En mettant sous surveillance négative les notes des quinze pays de la zone euro qui n'ont pas encore été dégradées (tous sauf la Grèce et Chypre), Standard & Poor’s (communiqué) confirme l’avertissement de Moody’s, à savoir que la zone euro dans son entier suscite la défiance des investisseurs. Même l’Allemagne, même le Luxembourg (qui a une dette publique de 20% de son PIB seulement) sont menacés ! Ces 17 pays devront lever en 2012 sur les marchés environ 800 milliards d’euros pour financer leurs dettes publiques, il n’est pas certain qu’ils y parviennent tous.
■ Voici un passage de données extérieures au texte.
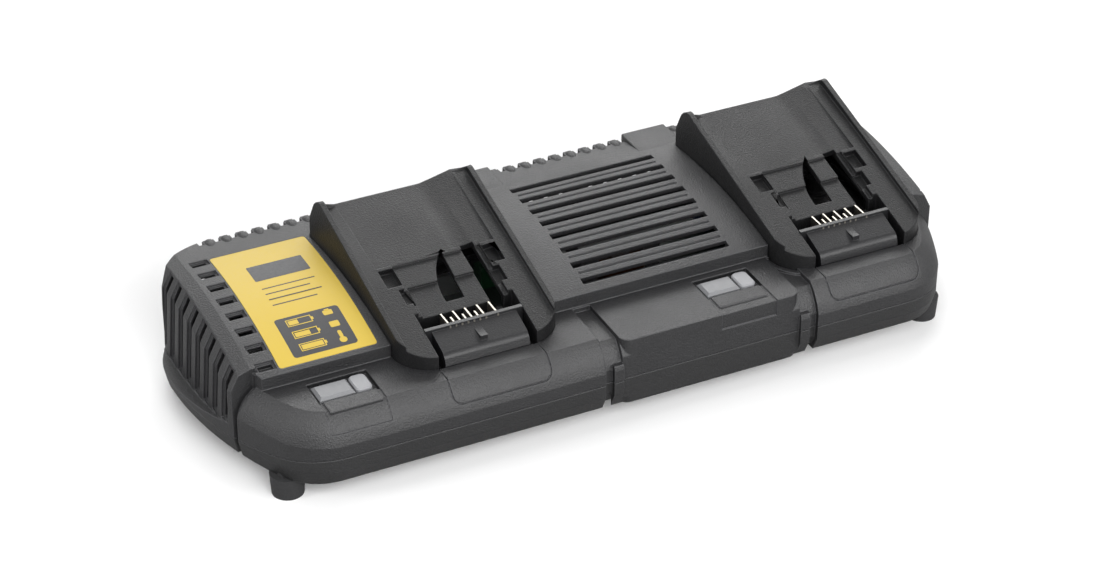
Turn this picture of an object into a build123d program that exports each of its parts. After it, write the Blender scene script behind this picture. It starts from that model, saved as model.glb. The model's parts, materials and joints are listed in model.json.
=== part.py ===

La France est spécialement dans le collimateur, sa note pourrait être abaissée de deux crans, et non pas seulement un, essentiellement à cause de ses banques, dont les actifs sont dégradés et, selon S&P, qui dépendent à 60 % de financements à court terme, ce qui les rend très fragiles. Une mise sous surveillance indique qu’il y a une chance sur deux pour que la note soit effectivement dégradée d’ici trois mois, mais pour la France ce risque est encore plus élevé, son triple A ne passera très probablement pas le printemps. Critiquons les agences de notation, ça ne mange pas de pain, mais elles ne font ici que confirmer la dégradation de la zone euro dans son ensemble, et spécialement de la France (déficit budgétaire supérieur à la moyenne, problèmes de financement de ses banques).

Deux addendums :
- concernant le billet Scoop : la Bundesbank monétise !
- contrairement à ce que disent les médias, les Français peuvent acheter directement des obligations d’Etat, si le cœur vous en dit !

Philippe Herlin

jeudi 1 décembre 2011

Sursis

Lorsqu’un condamné à mort voit son exécution repoussée d’une semaine, il est content ? Oui. Voici ce qui se passe en ce moment sur les bourses mondiales. La crise de la dette publique s’accroît en Europe (où l’on parle d’un risque d’explosion de la zone euro) et aux Etats-Unis (aucun accord politique n’émerge pour réduire le déficit). Dans le même temps, la situation des banques des deux côtés de l’Atlantique se dégrade : leur bilan contient encore des quantités d’actifs toxiques hérités de la crise de 2008, et, pour les banques européennes, des dettes souveraines dont la valeur chute. Conséquence : les banques ne se font plus confiance entre elles, le marché interbancaire se bloque. De plus en plus, elles font appel à la BCE pour se financer. Difficulté supplémentaire, les banques européennes peinent à trouver des dollars (les fonds US ferment le robinet), elles se tournent donc vers la BCE, qui se fournit à son tour auprès de la Fed, chacun fait la manche son voisin. «Depuis la crise, la BCE livre une bataille acharnée pour éviter l'écroulement du système bancaire européen.» (Les Echos), voici où nous en sommes aujourd’hui. Dans ce cadre, l’accord que viennent de signer les grandes banques centrales est inquiétant parce ce qu’il révèle l’ampleur de la crise. Et il ne règle rien sur le fond.